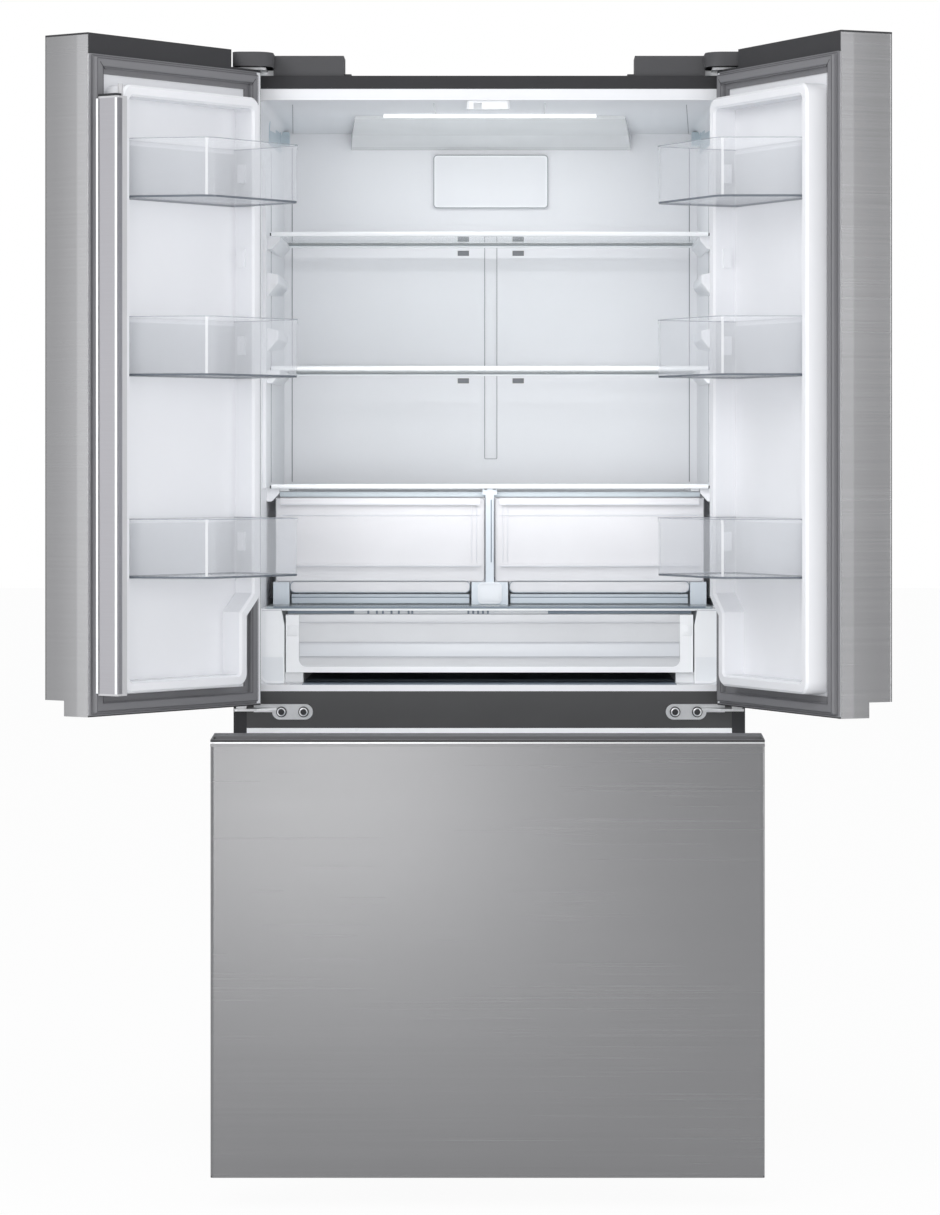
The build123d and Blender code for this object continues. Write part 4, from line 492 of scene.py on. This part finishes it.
def where(part):
    """Middle of a face, edge or corner, with its normal or direction."""
    if isinstance(part, bmesh.types.BMFace):
        return part.calc_center_median(), part.normal
    if isinstance(part, bmesh.types.BMEdge):
        a, b = (v.co for v in part.verts)
        return (a + b) / 2, (b - a).normalized()
    return part.co, part.normal


def block(name, low, high):
    """A piece that starts as a block between two corners."""
    ready()
    size = [b - a for a, b in zip(low, high)]
    middle = [(a + b) / 2 for a, b in zip(low, high)]
    bpy.ops.mesh.primitive_cube_add(size=1, location=middle, scale=size)
    return Piece(name, bpy.context.object)


def round_bar(name, middle, radius, length, sides):
    """A piece that starts as a round bar lying front to back."""
    ready()
    bpy.ops.mesh.primitive_cylinder_add(
        radius=radius, depth=length, vertices=sides, location=middle, rotation=(math.pi / 2, 0, 0)
    )
    return Piece(name, bpy.context.object)


def tidy_mirror(made):
    """Merges doubled corners of a mirrored mesh and turns its faces outwards again."""
    ready()
    made.select_set(True)
    bpy.context.view_layer.objects.active = made
    bpy.ops.object.mode_set(mode="EDIT")
    bpy.ops.mesh.select_all(action="SELECT")
    bpy.ops.mesh.remove_doubles(threshold=1e-6)
    bpy.ops.mesh.normals_make_consistent(inside=False)
    bpy.ops.object.mode_set(mode="OBJECT")


def copy_of(piece, name, body, move=None, mirrored=False, turn=None):
    """The same piece again with its own mesh, as its mirror image, moved or turned."""
    made = piece.copy()
    made.data = piece.data.copy()
    made.name = name
    made.data.name = name
    made.parent = None
    bpy.context.collection.objects.link(made)
    if mirrored:
        made.data.transform(Matrix.Scale(-1, 4, (1, 0, 0)))
        tidy_mirror(made)
    if move:
        made.data.transform(Matrix.Translation(move))
    if turn:
        made.data.transform(turn)
    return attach(made, body)


def on_both_doors(piece, name):
    """Carries a piece drawn on the shut left door to where both open doors have it."""
    copy_of(piece, "right_" + name, "right_door", mirrored=True, turn=RIGHT_DOOR)
    piece.name = piece.data.name = "left_" + name
    piece.data.transform(LEFT_DOOR)


# ---- Pieces in millimetres ----
def mm(x, depth, height):
    """A point in millimetres across, back from the cabinet's front flange, and up from the floor."""
    return Vector((x / 1000, depth / 1000 + FRONT, height / 1000))


def plate(name, x, depth, z):
    """A block between two millimetre places each way."""
    return block(name, mm(x[0], depth[0], z[0]), mm(x[1], depth[1], z[1]))


def strip(name, x, depth, z, finish, soft=0.3, body="cabinet"):
    """A straight strip in millimetres with softened edges."""
    piece = plate(name, x, depth, z)
    piece.edges().bevel(soft / 1000, 2)
    return piece.done(body, finish)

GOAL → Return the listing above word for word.

TASK SOLUTION →
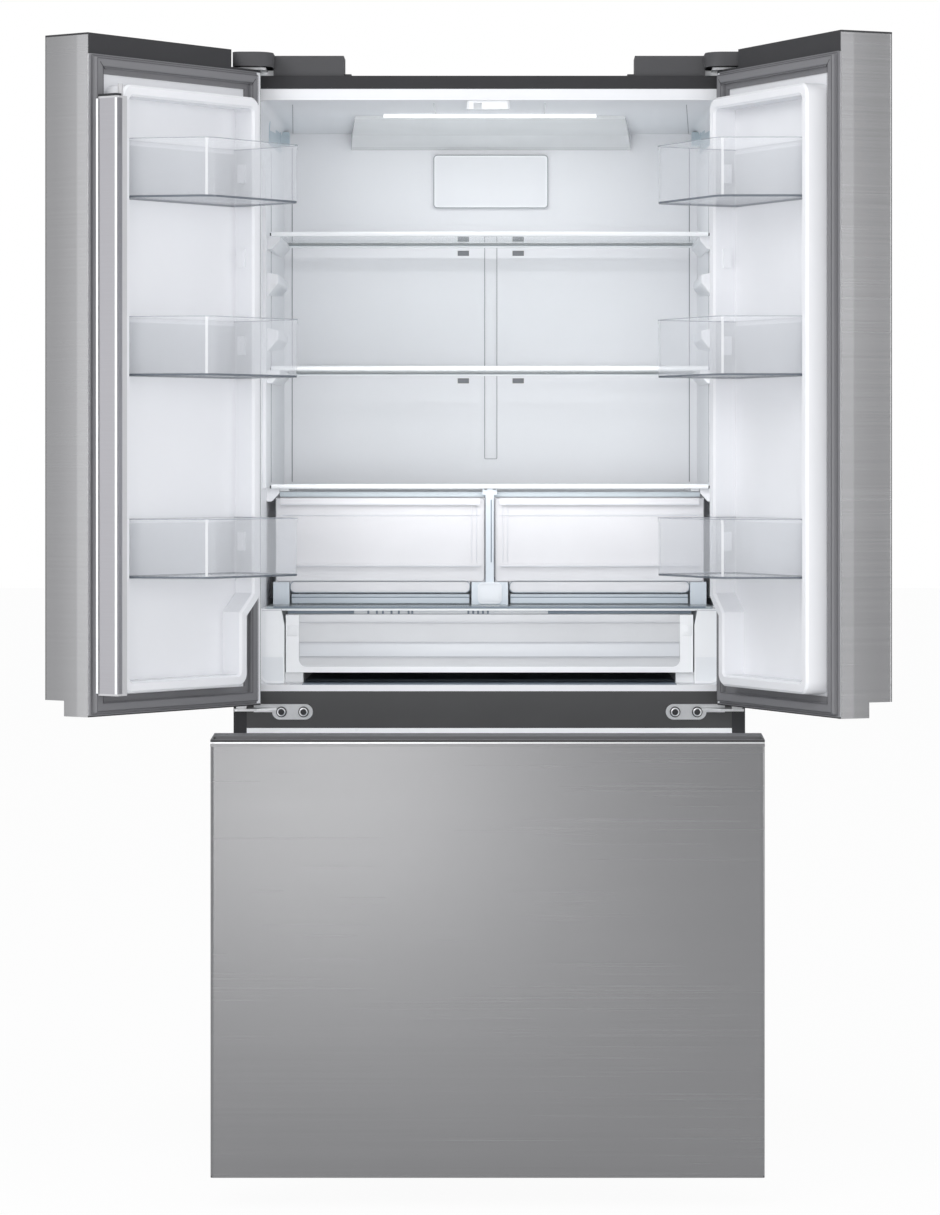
The build123d and Blender code for this object continues. Write part 4, from line 492 of scene.py on. This part finishes it.
def where(part):
    """Middle of a face, edge or corner, with its normal or direction."""
    if isinstance(part, bmesh.types.BMFace):
        return part.calc_center_median(), part.normal
    if isinstance(part, bmesh.types.BMEdge):
        a, b = (v.co for v in part.verts)
        return (a + b) / 2, (b - a).normalized()
    return part.co, part.normal


def block(name, low, high):
    """A piece that starts as a block between two corners."""
    ready()
    size = [b - a for a, b in zip(low, high)]
    middle = [(a + b) / 2 for a, b in zip(low, high)]
    bpy.ops.mesh.primitive_cube_add(size=1, location=middle, scale=size)
    return Piece(name, bpy.context.object)


def round_bar(name, middle, radius, length, sides):
    """A piece that starts as a round bar lying front to back."""
    ready()
    bpy.ops.mesh.primitive_cylinder_add(
        radius=radius, depth=length, vertices=sides, location=middle, rotation=(math.pi / 2, 0, 0)
    )
    return Piece(name, bpy.context.object)


def tidy_mirror(made):
    """Merges doubled corners of a mirrored mesh and turns its faces outwards again."""
    ready()
    made.select_set(True)
    bpy.context.view_layer.objects.active = made
    bpy.ops.object.mode_set(mode="EDIT")
    bpy.ops.mesh.select_all(action="SELECT")
    bpy.ops.mesh.remove_doubles(threshold=1e-6)
    bpy.ops.mesh.normals_make_consistent(inside=False)
    bpy.ops.object.mode_set(mode="OBJECT")


def copy_of(piece, name, body, move=None, mirrored=False, turn=None):
    """The same piece again with its own mesh, as its mirror image, moved or turned."""
    made = piece.copy()
    made.data = piece.data.copy()
    made.name = name
    made.data.name = name
    made.parent = None
    bpy.context.collection.objects.link(made)
    if mirrored:
        made.data.transform(Matrix.Scale(-1, 4, (1, 0, 0)))
        tidy_mirror(made)
    if move:
        made.data.transform(Matrix.Translation(move))
    if turn:
        made.data.transform(turn)
    return attach(made, body)


def on_both_doors(piece, name):
    """Carries a piece drawn on the shut left door to where both open doors have it."""
    copy_of(piece, "right_" + name, "right_door", mirrored=True, turn=RIGHT_DOOR)
    piece.name = piece.data.name = "left_" + name
    piece.data.transform(LEFT_DOOR)


# ---- Pieces in millimetres ----
def mm(x, depth, height):
    """A point in millimetres across, back from the cabinet's front flange, and up from the floor."""
    return Vector((x / 1000, depth / 1000 + FRONT, height / 1000))


def plate(name, x, depth, z):
    """A block between two millimetre places each way."""
    return block(name, mm(x[0], depth[0], z[0]), mm(x[1], depth[1], z[1]))


def strip(name, x, depth, z, finish, soft=0.3, body="cabinet"):
    """A straight strip in millimetres with softened edges."""
    piece = plate(name, x, depth, z)
    piece.edges().bevel(soft / 1000, 2)
    return piece.done(body, finish)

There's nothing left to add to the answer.